Thank God for the Olympics. It’s the perfect thing for him to sit in front of right now.

Lymphedema Book

March 15, 2012 Leave a comment

From the Lymphedema Clinic where he is now, Clive has just written a short book about lymphedema, and what it’s like to suffer from it. It ain’t fun; I can vouch for that.

He’s published it as a Kindle book on Amazon.

The cover shows his jeans-clad leg when he was 21, contrasted with his leg as it is now.

Lymphedema - Living with the disease

The lymphedema treatment gets under way

March 2, 2012 2 comments

Clive has sent me a photo of his room, taken by the video camera on his laptop.

Clive's room in the Lymphedema Clinic

It is small, and a bit gloomy, but not as bad as it looks. Its great saving grace is its balcony, accessed by a full height glass door.

Another good thing about it is that he can store his Tyros II keyboard upright in one of the two wardrobes: it could have been purpose made for it.

He’s settling in and making friends. Unfortunately the timetabling is a bit haphazard: he has to be 2 places at once from 11:00 to 11:30, and somewhere else again at 11:15 … But they do seem to take treatment seriously, which is of course the main thing.

Lymphedema part 2

January 17, 2012 1 comment

Continuing our quest for treatment for Clive’s severe lymphedema problem, I spoke to the horse’s mouth of the E112 rejection – a Professor in Perugia Hospital.

This professor promised to speak to the female doctor in Terni whom he had recommended. He phoned us back and reported that she would do her best to bring forward the appointment from the end of April. We should phone her again.

I finally got hold of the female doctor. I gave her some more details about Clive and she decided that it would not be right to ‘make him come and go’ as an outpatient.

She referred me to her esteemed colleague in Rome who has some beds at his disposal.
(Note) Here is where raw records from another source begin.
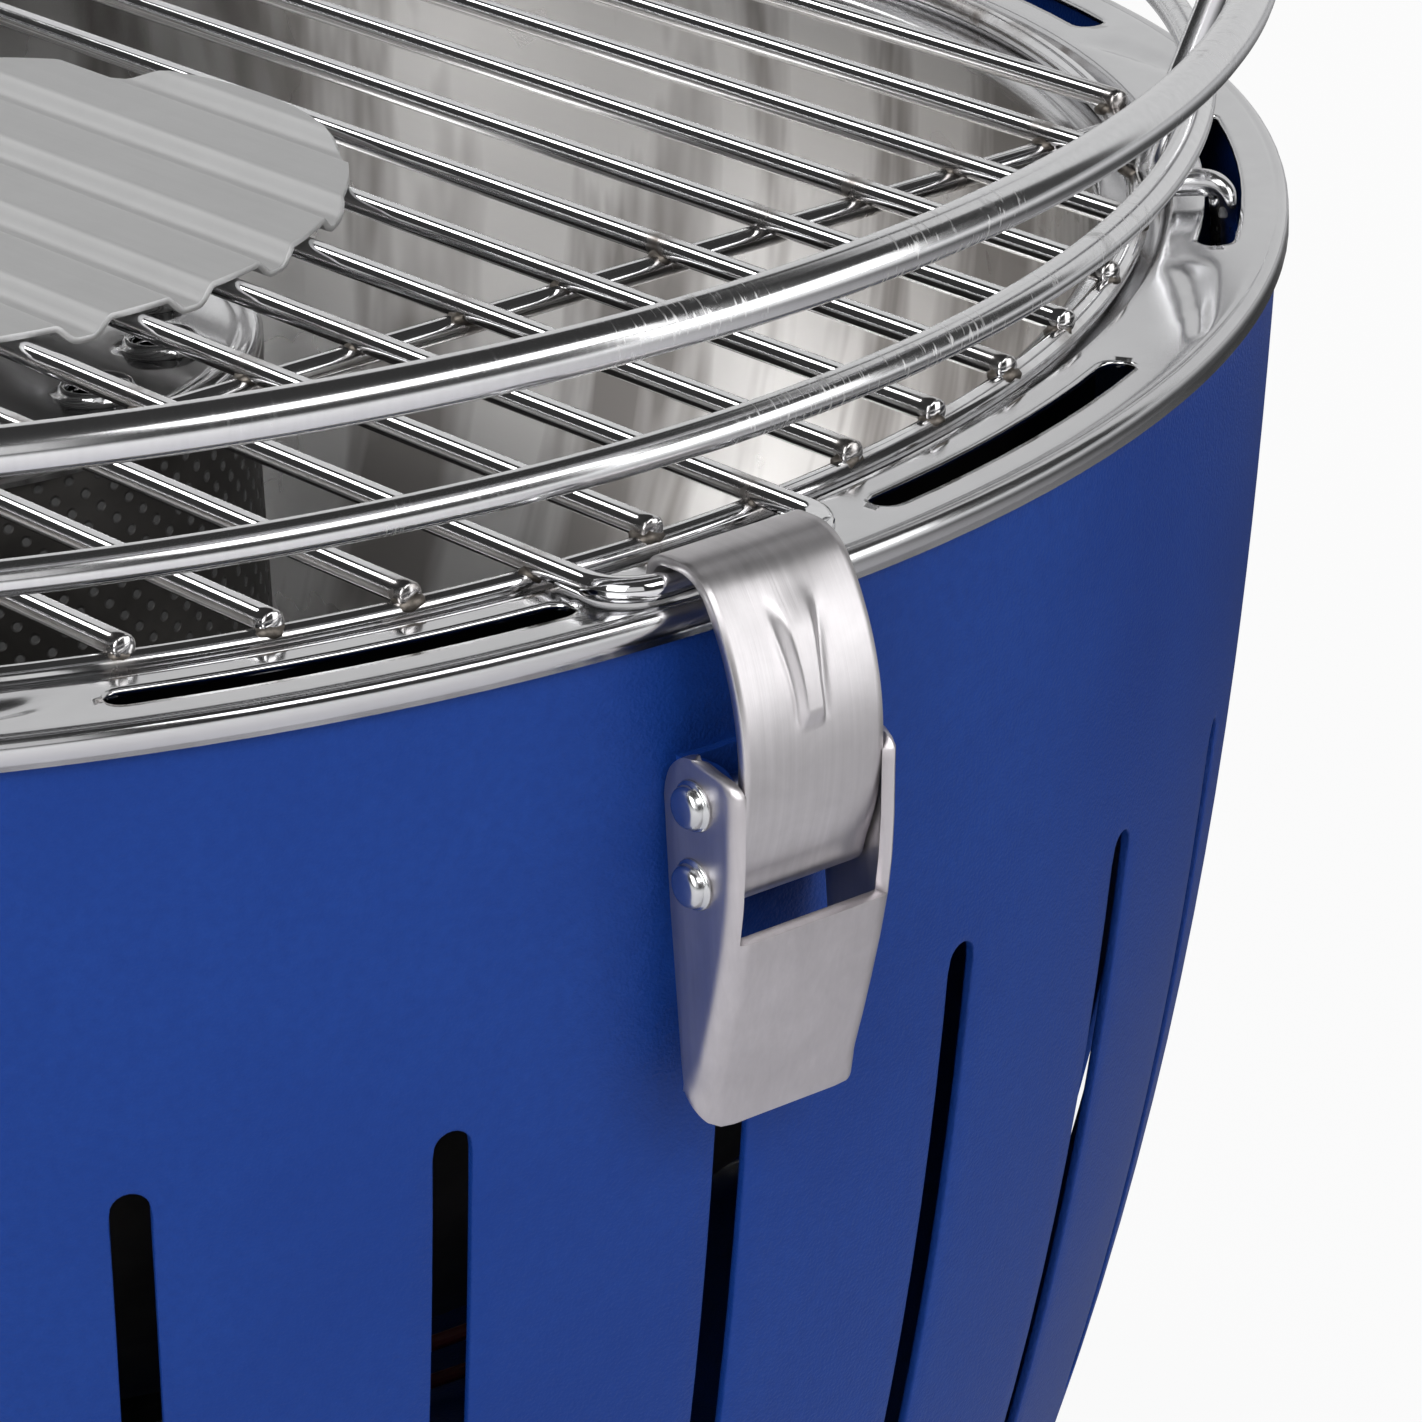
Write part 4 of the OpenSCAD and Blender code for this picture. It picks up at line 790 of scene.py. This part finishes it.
corner = np.radians(np.linspace(0, 90, 10))
corner_x, corner_y = PITCH - LOOP_CORNER, LOOP_Y - LOOP_CORNER
quarter = np.stack([corner_x + LOOP_CORNER * np.cos(corner),
                    corner_y + LOOP_CORNER * np.sin(corner)], -1)
straight_y = np.linspace(-corner_y, corner_y, 120)[1:-1]
side_line = np.stack([np.full(len(straight_y), PITCH), straight_y], -1)
half_loop = np.concatenate([side_line, quarter, quarter[::-1] * (-1, 1)])
loop_path = np.concatenate([half_loop, half_loop * (-1, -1)])
loop_path = np.concatenate([loop_path, np.full((len(loop_path), 1), BAR_Z)], 1)
loop_part = wire(loop_path, WIRE_R, UPWARD, closed=True)
piece("grate_loop_wire", [loop_part], chrome, "grate", ["grate_loop"],
      {"scorch": scorch(loop_part[0], False)})

ring_part = wire(circle_path(RING_R, RING_Z, 480), WIRE_R, UPWARD, closed=True)
piece("grate_ring_wire", [ring_part], chrome, "grate", ["grate_ring"],
      {"scorch": scorch(ring_part[0], True)})

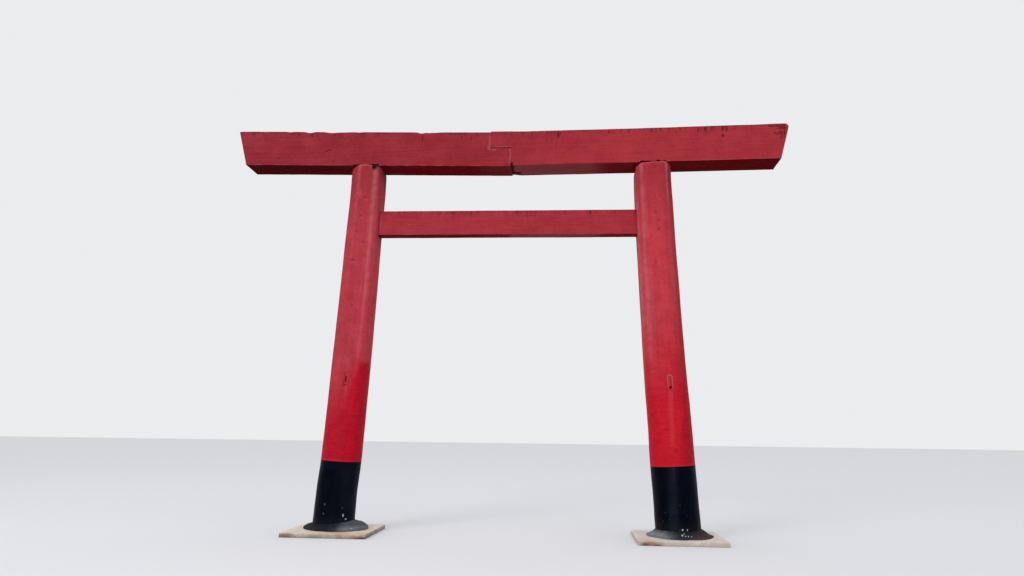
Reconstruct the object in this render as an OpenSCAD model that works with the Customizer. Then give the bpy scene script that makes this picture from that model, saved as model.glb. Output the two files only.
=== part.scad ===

I eventually reached this doctor today. He will examine Clive as an outpatient initially. We should make an appointment – he gave me a phone number – to see him in a few days’ time.

I phoned the number he’d given me. An outgoing message announced there would be a wait of approximately 16 minutes. Meantime the speaking never ceased. An Italian, an English and a French voice took it in turns to tell me they were trying to deal with my call, and every time round there was a noise as if I was going through so that I was continually leaping for the microphone. (I made the call via Skype; I would have gone insane if this had been on the mobile.)

Clive's lower leg

Finally a woman answered.

Name? Is that a surname? Can you spell it? (The initial letters of Italian cities are used for spelling out words.) First name? Is that a first name? Can you spell it? Date of birth? Place of birth? Fiscal code? That can’t be right. There are more names. Why didn’t you tell me there were more names??!! We’ll have to start all over again. Second first-name? Can you spell it? Third first-name? Can you spell it? Date of birth? Place of birth? Fiscal code?

There were 2 or 3 repetitions to check the whole fiscal code, and some confusion as to whether I was the wife or the husband, or whether I was phoning on behalf of my wife or my husband (she got quite ratty at this point although my voice is clearly female).

At long last the offer of a date  – a month hence. We had to put it off a week more because the timing on the earlier day would have meant we got back from Rome well into the night.

The photo, which is of a ruptured lymphedema ulcer on the back of Clive’s lower leg, shows that time is not on our side.